**Exercise**
Repeat exactly the lines from the start of the material below up to and including the "scene.camera = camera" line.

**Entries supplied**

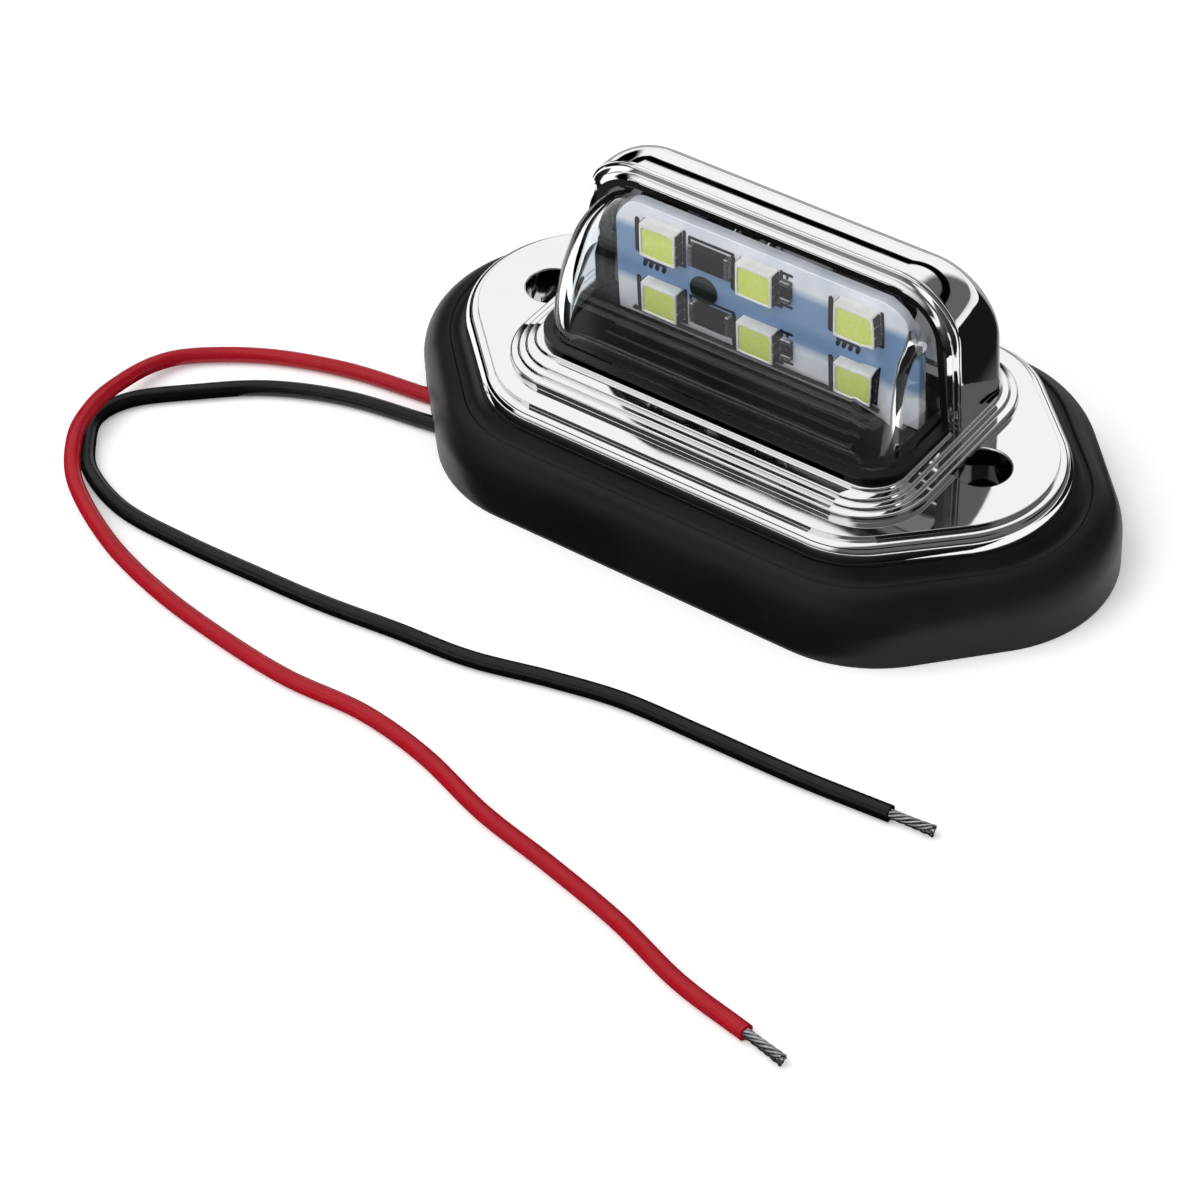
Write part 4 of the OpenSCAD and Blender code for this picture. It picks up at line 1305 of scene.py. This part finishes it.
class LAMP_OT_stage(Operator):
    """Make the floor, the light and the camera"""

    bl_idname = "lamp.stage"
    bl_label = "Stage"

    def execute(self, context):
        scene, s = context.scene, settings("lamp_stage")
        scene.view_settings.view_transform = "Standard"
        self.camera(scene, s)
        self.floor()
        self.cards()
        self.world(scene, s)
        self.key_lamp(scene, s)
        return {"FINISHED"}

    def camera(self, scene, s):
        """The camera looks along its back axis turned round, from its distance, aimed aside."""
        ca, sa = math.cos(s.azimuth), math.sin(s.azimuth)
        ce, se = math.cos(s.elevation), math.sin(s.elevation)
        back = np.array([sa * ce, -ca * ce, se])
        right = np.array([ca, sa, 0])
        up = np.cross(back, right)
        c, d = math.cos(s.roll), math.sin(s.roll)
        right, up = right * c + up * d, up * c - right * d
        place = back * s.distance + right * s.aside + up * s.above
        camera = bpy.data.objects.new("camera", bpy.data.cameras.new("camera"))
        camera.data.lens = s.focal
        camera.data.clip_start = 0.01
        camera.data.clip_end = 20
        camera.matrix_world = posed(right, up, back, place)
        scene.collection.objects.link(camera)
        scene.camera = camera

    def floor(self):
        """A pale floor that keeps the lamp's shadow, and shows white to the camera and in
        what mirrors or bends light."""
        half, glow_share = 3, 0.22
        floor = flat("floor", -half, half, -half, half, 0)
        material, tree = new_material("painted_floor")[:2]
        shade = add(tree, "ShaderNodeBsdfDiffuse", {"Color": paint("floor")})
        rays = add(tree, "ShaderNodeLightPath").outputs
        seen = rays["Is Camera Ray"]
        for kind in ("Is Glossy Ray", "Is Transmission Ray"):
            seen = add(tree, "ShaderNodeMath", {0: seen, 1: rays[kind]}, operation="MAXIMUM").outputs[0]
        level = add(tree, "ShaderNodeMath", {0: seen, 1: glow_share}, operation="MULTIPLY").outputs[0]
        glow = add(tree, "ShaderNodeEmission", {"Color": (1, 1, 1, 1), "Strength": level})
        both = add(tree, "ShaderNodeAddShader", {0: shade.outputs[0], 1: glow.outputs[0]})
        add(tree, "ShaderNodeOutputMaterial", {"Surface": both.outputs[0]})
        floor.data.materials.append(material)

    def cards(self):
        """Two cards on the floor that stand for the dark ends of the studio in what the chrome
        mirrors: behind the lamp grey to the left and black to the right, and in front of it
        black and paler with the distance. Nothing but mirrored light sees them."""
        for name, near, far, along, start, end, low, high in (
            ("backdrop", 28.2, 200, "X", 0.03, 0.045, 0.42, 0.01),
            ("apron", -300, -28.2, "Y", -0.2, -0.03, 0.09, 0.004),
        ):
            card = flat(name, -160 * MM, 160 * MM, near * MM, far * MM, 0.3 * MM)
            material, tree, place = new_material("painted_card_" + name)
            across = add(tree, "ShaderNodeSeparateXYZ", {0: place}).outputs[along]
            level = add(tree, "ShaderNodeMapRange", {0: across, 1: start, 2: end, 3: low, 4: high})
            tint = add(tree, "ShaderNodeEmission", {"Color": (1, 1, 1, 1), "Strength": level.outputs[0]})
            add(tree, "ShaderNodeOutputMaterial", {"Surface": tint.outputs[0]})
            card.data.materials.append(material)
            card.visible_camera = card.visible_diffuse = False
            card.visible_shadow = card.visible_transmission = False

    def world(self, scene, s):
        """Plain light for dull surfaces, white behind the lamp, and for mirrors a white room
        with the dark strips that a photographer hangs in it. A strip's darkness is the product
        of its spans, and a span is an axis of the view direction, two places along it and the
        darkness at each."""
        world = bpy.data.worlds.new("studio")
        world.use_nodes = True
        tree = world.node_tree
        tree.nodes.clear()
        way = add(tree, "ShaderNodeTexCoord").outputs["Generated"]
        axis = add(tree, "ShaderNodeSeparateXYZ", {0: way}).outputs
        front, horizon = ("Y", -0.25, -0.05, 0.95, 0.0), ("Z", 0.0, 0.3, 0.95, 0.0)
        strips = (
            (front, horizon),
            (front, ("Z", 0.53, 0.56, 0.0, 1.0), ("Z", 0.68, 0.71, 1.0, 0.0)),
            (("Y", 0.1, 0.3, 0.0, 1.0), ("Z", 0.4, 0.43, 0.0, 1.0), ("Z", 0.57, 0.6, 1.0, 0.0)),
            (("X", -0.68, -0.6, 1.0, 0.0), ("Z", 0.35, 0.5, 1.0, 0.0)),
            (("X", 0.0, 0.2, 0.0, 0.87),),
        )
        mirror = 1.1
        for strip in strips:
            dark = 1.0
            for along, low, high, start, end in strip:
                edge = add(tree, "ShaderNodeMapRange", {
                    0: axis[along], 1: low, 2: high, 3: start, 4: end,
                }, interpolation_type="SMOOTHSTEP").outputs[0]
                dark = add(tree, "ShaderNodeMath", {0: dark, 1: edge}, operation="MULTIPLY").outputs[0]
            pale = add(tree, "ShaderNodeMath", {0: 1.0, 1: dark}, operation="SUBTRACT").outputs[0]
            mirror = add(tree, "ShaderNodeMath", {0: mirror, 1: pale}, operation="MULTIPLY").outputs[0]
        rays = add(tree, "ShaderNodeLightPath").outputs
        white = add(tree, "ShaderNodeMath", {
            0: rays["Is Camera Ray"], 1: rays["Is Transmission Ray"],
        }, operation="MAXIMUM").outputs[0]
        plain = add(tree, "ShaderNodeMix", {0: white, 2: s.world, 3: 1.0}).outputs[0]
        level = add(tree, "ShaderNodeMix", {0: rays["Is Glossy Ray"], 2: plain, 3: mirror}).outputs[0]
        shade = add(tree, "ShaderNodeBackground", {"Color": (1, 1, 1, 1), "Strength": level})
        add(tree, "ShaderNodeOutputWorld", {"Surface": shade.outputs[0]})
        scene.world = world

    def key_lamp(self, scene, s):
        """One large soft lamp above the front left, which doesn't show in mirrors."""
        data = bpy.data.lights.new("key", "AREA")
        data.shape = "RECTANGLE"
        data.size = data.size_y = 0.9
        data.energy = s.key
        key = bpy.data.objects.new("key", data)
        key.location = (-0.35, -0.45, 0.8)
        aim = -np.array(key.location) / np.linalg.norm(key.location)
        side = np.cross(aim, (0, 0, 1))
        side /= np.linalg.norm(side)
        key.matrix_world = posed(side, np.cross(side, aim), -aim, key.location)
        key.visible_glossy = False
        scene.collection.objects.link(key)


OPERATORS = (
    LAMP_OT_stage, LAMP_OT_leads, LAMP_OT_rubber_pad, LAMP_OT_housing, LAMP_OT_lens, LAMP_OT_lens_seal,
    LAMP_OT_circuit_board, LAMP_OT_diodes, LAMP_OT_resistors, LAMP_OT_rivet, LAMP_OT_carried,
)


class LAMP_PT_panel(Panel):
    """The lamp's pieces and settings"""

    bl_label = "Number Plate Lamp"
    bl_idname = "LAMP_PT_panel"
    bl_space_type = "VIEW_3D"
    bl_region_type = "UI"
    bl_category = "Lamp"

    def draw(self, context):
        for kind in OPERATORS:
            self.layout.operator(kind.bl_idname)
        for name, group in GROUPS.items():
            box = self.layout.box()
            box.label(text=group.__doc__)
            for key in group.__annotations__:
                box.prop(getattr(context.scene, name), key)


def register():
    for kind in (*GROUPS.values(), *OPERATORS, LAMP_PT_panel):
        bpy.utils.register_class(kind)
    for name, group in GROUPS.items():
        setattr(bpy.types.Scene, name, PointerProperty(type=group))


def unregister():
    for name in GROUPS:
        delattr(bpy.types.Scene, name)
    for kind in reversed((*GROUPS.values(), *OPERATORS, LAMP_PT_panel)):
        bpy.utils.unregister_class(kind)


def main():
    register()
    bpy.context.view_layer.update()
    for kind in OPERATORS:
        group, name = kind.bl_idname.split(".")
        getattr(getattr(bpy.ops, group), name)()


if __name__ == "__main__":
    main()
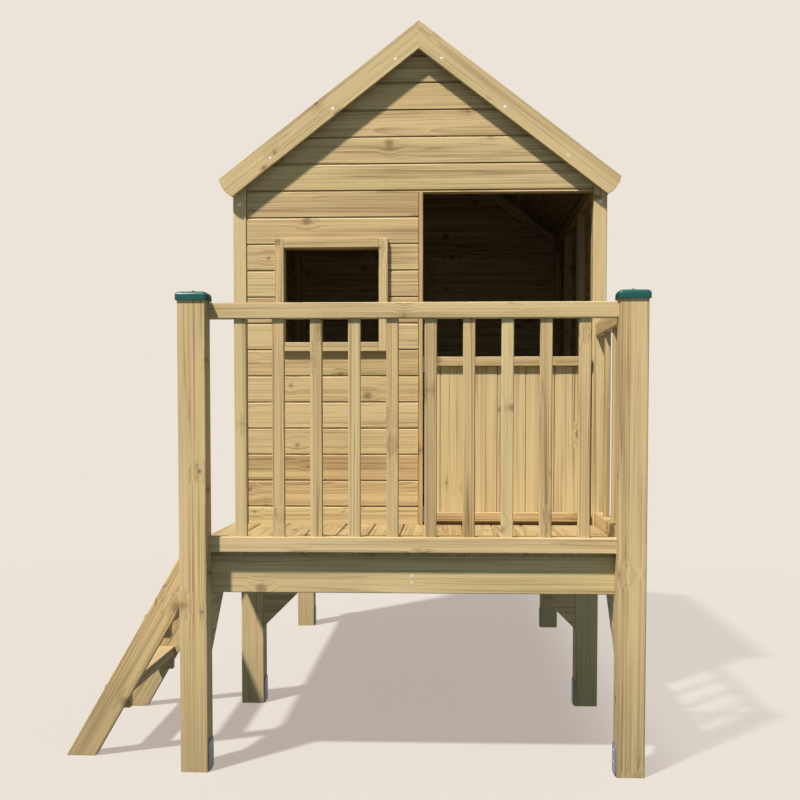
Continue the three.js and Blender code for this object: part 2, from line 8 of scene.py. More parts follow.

**Output for this task**
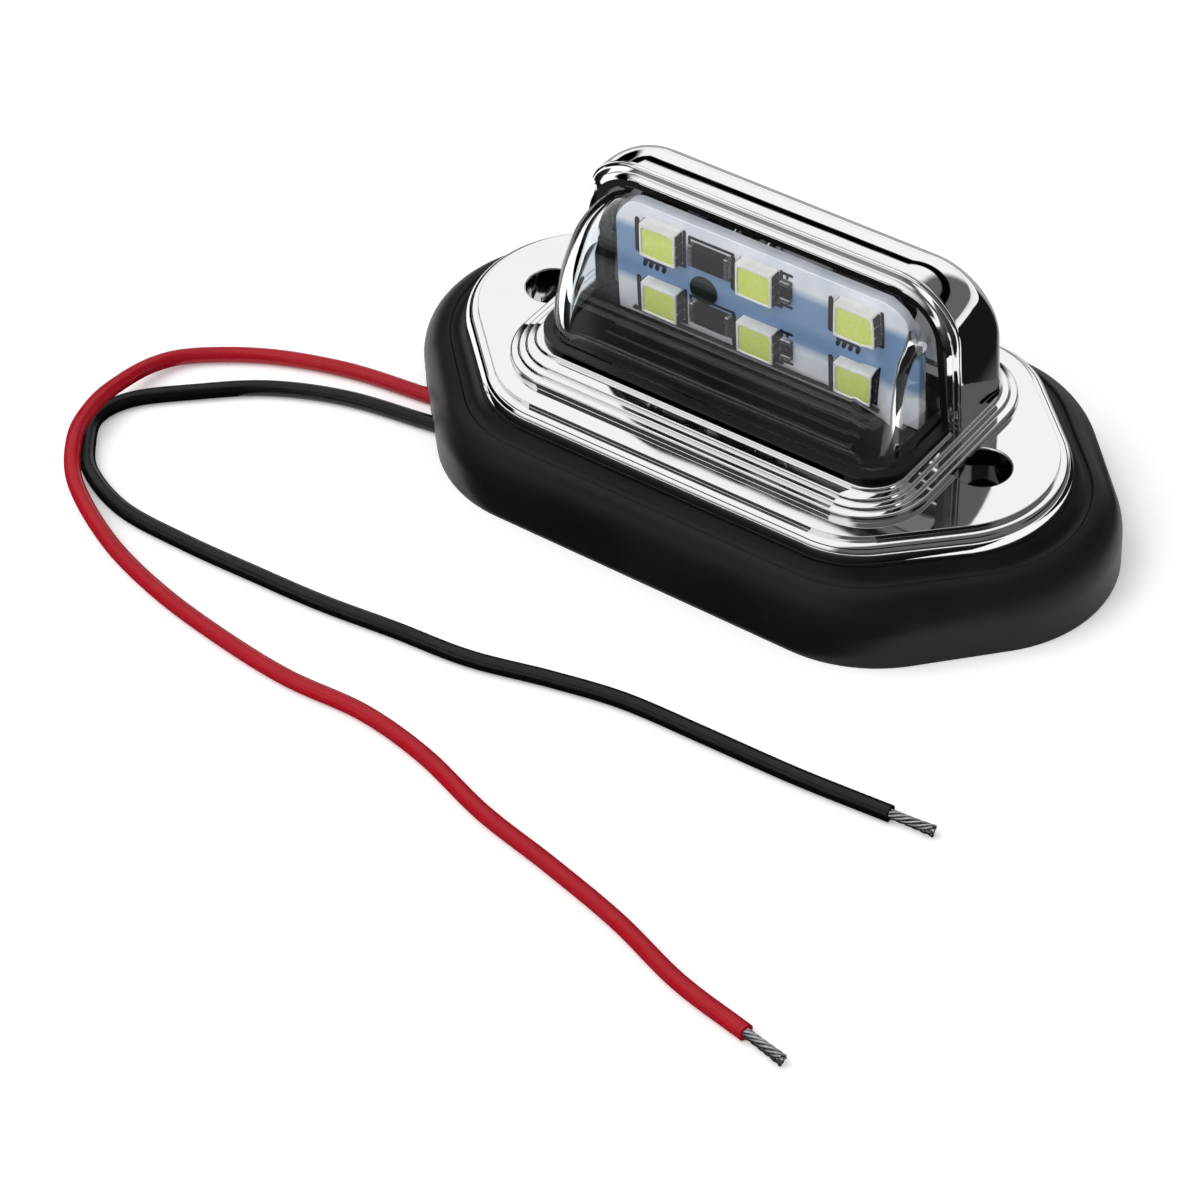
Write part 4 of the OpenSCAD and Blender code for this picture. It picks up at line 1305 of scene.py. This part finishes it.
class LAMP_OT_stage(Operator):
    """Make the floor, the light and the camera"""

    bl_idname = "lamp.stage"
    bl_label = "Stage"

    def execute(self, context):
        scene, s = context.scene, settings("lamp_stage")
        scene.view_settings.view_transform = "Standard"
        self.camera(scene, s)
        self.floor()
        self.cards()
        self.world(scene, s)
        self.key_lamp(scene, s)
        return {"FINISHED"}

    def camera(self, scene, s):
        """The camera looks along its back axis turned round, from its distance, aimed aside."""
        ca, sa = math.cos(s.azimuth), math.sin(s.azimuth)
        ce, se = math.cos(s.elevation), math.sin(s.elevation)
        back = np.array([sa * ce, -ca * ce, se])
        right = np.array([ca, sa, 0])
        up = np.cross(back, right)
        c, d = math.cos(s.roll), math.sin(s.roll)
        right, up = right * c + up * d, up * c - right * d
        place = back * s.distance + right * s.aside + up * s.above
        camera = bpy.data.objects.new("camera", bpy.data.cameras.new("camera"))
        camera.data.lens = s.focal
        camera.data.clip_start = 0.01
        camera.data.clip_end = 20
        camera.matrix_world = posed(right, up, back, place)
        scene.collection.objects.link(camera)
        scene.camera = camera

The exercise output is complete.